*MATERIAL*.
········

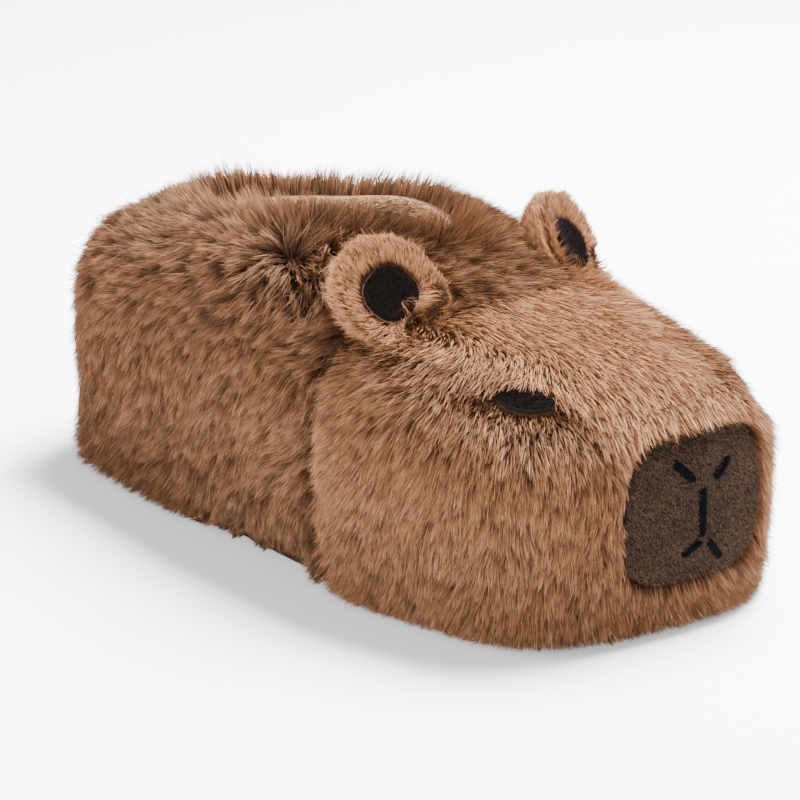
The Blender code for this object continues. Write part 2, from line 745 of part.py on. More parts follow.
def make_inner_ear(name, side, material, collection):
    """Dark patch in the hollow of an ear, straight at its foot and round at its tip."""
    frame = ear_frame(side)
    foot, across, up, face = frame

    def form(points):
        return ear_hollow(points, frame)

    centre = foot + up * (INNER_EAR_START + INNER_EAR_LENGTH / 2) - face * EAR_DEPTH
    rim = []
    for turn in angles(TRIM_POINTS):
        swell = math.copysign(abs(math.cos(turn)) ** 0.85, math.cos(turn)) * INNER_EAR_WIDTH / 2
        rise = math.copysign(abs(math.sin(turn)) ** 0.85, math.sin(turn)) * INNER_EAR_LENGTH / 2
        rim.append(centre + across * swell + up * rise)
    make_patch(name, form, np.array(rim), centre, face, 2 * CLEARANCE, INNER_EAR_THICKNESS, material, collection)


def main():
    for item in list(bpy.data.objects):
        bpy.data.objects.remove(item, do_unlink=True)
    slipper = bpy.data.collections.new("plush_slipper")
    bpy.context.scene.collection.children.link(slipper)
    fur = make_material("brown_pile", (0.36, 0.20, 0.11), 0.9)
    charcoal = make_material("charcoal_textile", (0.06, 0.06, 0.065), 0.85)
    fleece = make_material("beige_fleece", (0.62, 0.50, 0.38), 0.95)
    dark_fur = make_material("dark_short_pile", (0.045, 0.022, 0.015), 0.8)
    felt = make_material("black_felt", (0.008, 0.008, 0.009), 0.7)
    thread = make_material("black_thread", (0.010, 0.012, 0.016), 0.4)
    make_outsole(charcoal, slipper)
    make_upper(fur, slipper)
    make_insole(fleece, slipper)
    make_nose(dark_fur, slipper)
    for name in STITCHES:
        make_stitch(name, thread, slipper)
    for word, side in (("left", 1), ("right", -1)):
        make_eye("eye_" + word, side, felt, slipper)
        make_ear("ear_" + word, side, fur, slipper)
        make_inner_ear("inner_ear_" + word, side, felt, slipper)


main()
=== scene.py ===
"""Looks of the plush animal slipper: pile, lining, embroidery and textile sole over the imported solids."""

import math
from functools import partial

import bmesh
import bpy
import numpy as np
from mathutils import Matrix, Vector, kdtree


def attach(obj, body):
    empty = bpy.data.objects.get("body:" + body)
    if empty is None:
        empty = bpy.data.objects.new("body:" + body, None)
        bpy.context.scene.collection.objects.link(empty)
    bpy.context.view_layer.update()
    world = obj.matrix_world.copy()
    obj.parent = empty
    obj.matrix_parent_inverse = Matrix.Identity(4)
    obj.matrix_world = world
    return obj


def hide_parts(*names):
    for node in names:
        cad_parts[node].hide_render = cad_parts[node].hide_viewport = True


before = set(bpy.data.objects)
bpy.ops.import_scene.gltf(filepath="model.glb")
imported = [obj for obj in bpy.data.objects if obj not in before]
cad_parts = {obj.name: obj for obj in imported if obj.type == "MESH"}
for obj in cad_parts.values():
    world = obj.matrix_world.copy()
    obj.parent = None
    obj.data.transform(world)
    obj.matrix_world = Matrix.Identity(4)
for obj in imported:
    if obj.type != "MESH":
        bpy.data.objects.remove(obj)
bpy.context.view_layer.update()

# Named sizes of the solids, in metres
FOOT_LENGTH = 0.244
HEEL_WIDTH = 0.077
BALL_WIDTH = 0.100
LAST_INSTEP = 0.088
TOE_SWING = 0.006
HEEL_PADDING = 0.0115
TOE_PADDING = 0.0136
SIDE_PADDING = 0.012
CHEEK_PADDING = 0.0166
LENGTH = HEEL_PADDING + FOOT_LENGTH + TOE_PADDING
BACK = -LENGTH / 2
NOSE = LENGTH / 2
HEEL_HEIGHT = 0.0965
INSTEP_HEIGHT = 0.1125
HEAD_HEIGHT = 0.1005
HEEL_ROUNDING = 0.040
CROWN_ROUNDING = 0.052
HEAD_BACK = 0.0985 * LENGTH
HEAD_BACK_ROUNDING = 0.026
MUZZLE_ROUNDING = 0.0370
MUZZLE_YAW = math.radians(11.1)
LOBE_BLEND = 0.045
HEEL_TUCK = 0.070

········

*DIRECTIVE*. Print the complete listing again, exactly as it stands.

*COMPLETED TASK*.
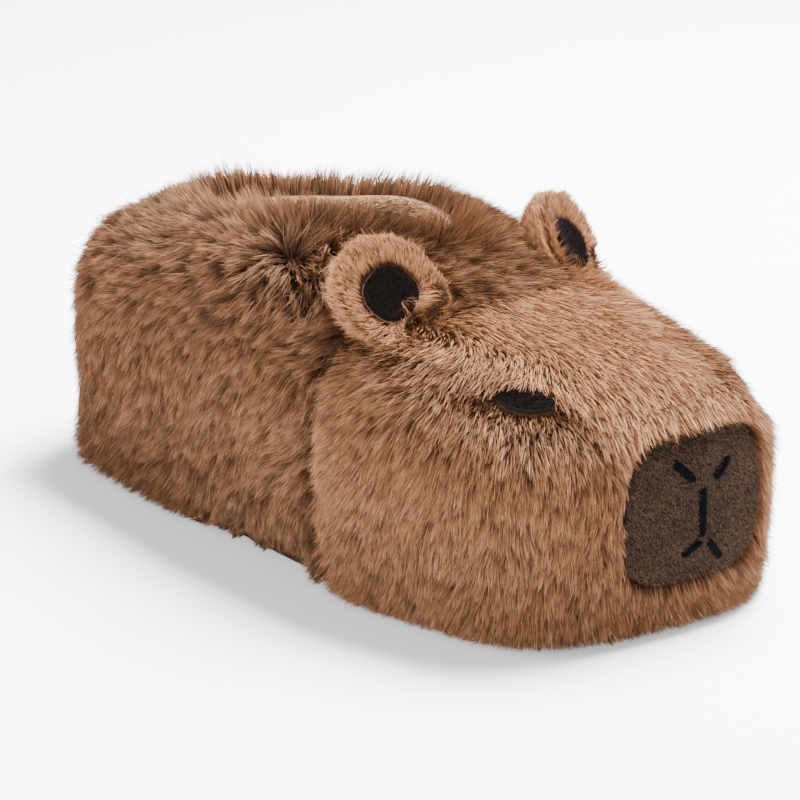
The Blender code for this object continues. Write part 2, from line 745 of part.py on. More parts follow.
def make_inner_ear(name, side, material, collection):
    """Dark patch in the hollow of an ear, straight at its foot and round at its tip."""
    frame = ear_frame(side)
    foot, across, up, face = frame

    def form(points):
        return ear_hollow(points, frame)

    centre = foot + up * (INNER_EAR_START + INNER_EAR_LENGTH / 2) - face * EAR_DEPTH
    rim = []
    for turn in angles(TRIM_POINTS):
        swell = math.copysign(abs(math.cos(turn)) ** 0.85, math.cos(turn)) * INNER_EAR_WIDTH / 2
        rise = math.copysign(abs(math.sin(turn)) ** 0.85, math.sin(turn)) * INNER_EAR_LENGTH / 2
        rim.append(centre + across * swell + up * rise)
    make_patch(name, form, np.array(rim), centre, face, 2 * CLEARANCE, INNER_EAR_THICKNESS, material, collection)


def main():
    for item in list(bpy.data.objects):
        bpy.data.objects.remove(item, do_unlink=True)
    slipper = bpy.data.collections.new("plush_slipper")
    bpy.context.scene.collection.children.link(slipper)
    fur = make_material("brown_pile", (0.36, 0.20, 0.11), 0.9)
    charcoal = make_material("charcoal_textile", (0.06, 0.06, 0.065), 0.85)
    fleece = make_material("beige_fleece", (0.62, 0.50, 0.38), 0.95)
    dark_fur = make_material("dark_short_pile", (0.045, 0.022, 0.015), 0.8)
    felt = make_material("black_felt", (0.008, 0.008, 0.009), 0.7)
    thread = make_material("black_thread", (0.010, 0.012, 0.016), 0.4)
    make_outsole(charcoal, slipper)
    make_upper(fur, slipper)
    make_insole(fleece, slipper)
    make_nose(dark_fur, slipper)
    for name in STITCHES:
        make_stitch(name, thread, slipper)
    for word, side in (("left", 1), ("right", -1)):
        make_eye("eye_" + word, side, felt, slipper)
        make_ear("ear_" + word, side, fur, slipper)
        make_inner_ear("inner_ear_" + word, side, felt, slipper)


main()
=== scene.py ===
"""Looks of the plush animal slipper: pile, lining, embroidery and textile sole over the imported solids."""

import math
from functools import partial

import bmesh
import bpy
import numpy as np
from mathutils import Matrix, Vector, kdtree


def attach(obj, body):
    empty = bpy.data.objects.get("body:" + body)
    if empty is None:
        empty = bpy.data.objects.new("body:" + body, None)
        bpy.context.scene.collection.objects.link(empty)
    bpy.context.view_layer.update()
    world = obj.matrix_world.copy()
    obj.parent = empty
    obj.matrix_parent_inverse = Matrix.Identity(4)
    obj.matrix_world = world
    return obj


def hide_parts(*names):
    for node in names:
        cad_parts[node].hide_render = cad_parts[node].hide_viewport = True


before = set(bpy.data.objects)
bpy.ops.import_scene.gltf(filepath="model.glb")
imported = [obj for obj in bpy.data.objects if obj not in before]
cad_parts = {obj.name: obj for obj in imported if obj.type == "MESH"}
for obj in cad_parts.values():
    world = obj.matrix_world.copy()
    obj.parent = None
    obj.data.transform(world)
    obj.matrix_world = Matrix.Identity(4)
for obj in imported:
    if obj.type != "MESH":
        bpy.data.objects.remove(obj)
bpy.context.view_layer.update()

# Named sizes of the solids, in metres
FOOT_LENGTH = 0.244
HEEL_WIDTH = 0.077
BALL_WIDTH = 0.100
LAST_INSTEP = 0.088
TOE_SWING = 0.006
HEEL_PADDING = 0.0115
TOE_PADDING = 0.0136
SIDE_PADDING = 0.012
CHEEK_PADDING = 0.0166
LENGTH = HEEL_PADDING + FOOT_LENGTH + TOE_PADDING
BACK = -LENGTH / 2
NOSE = LENGTH / 2
HEEL_HEIGHT = 0.0965
INSTEP_HEIGHT = 0.1125
HEAD_HEIGHT = 0.1005
HEEL_ROUNDING = 0.040
CROWN_ROUNDING = 0.052
HEAD_BACK = 0.0985 * LENGTH
HEAD_BACK_ROUNDING = 0.026
MUZZLE_ROUNDING = 0.0370
MUZZLE_YAW = math.radians(11.1)
LOBE_BLEND = 0.045
HEEL_TUCK = 0.070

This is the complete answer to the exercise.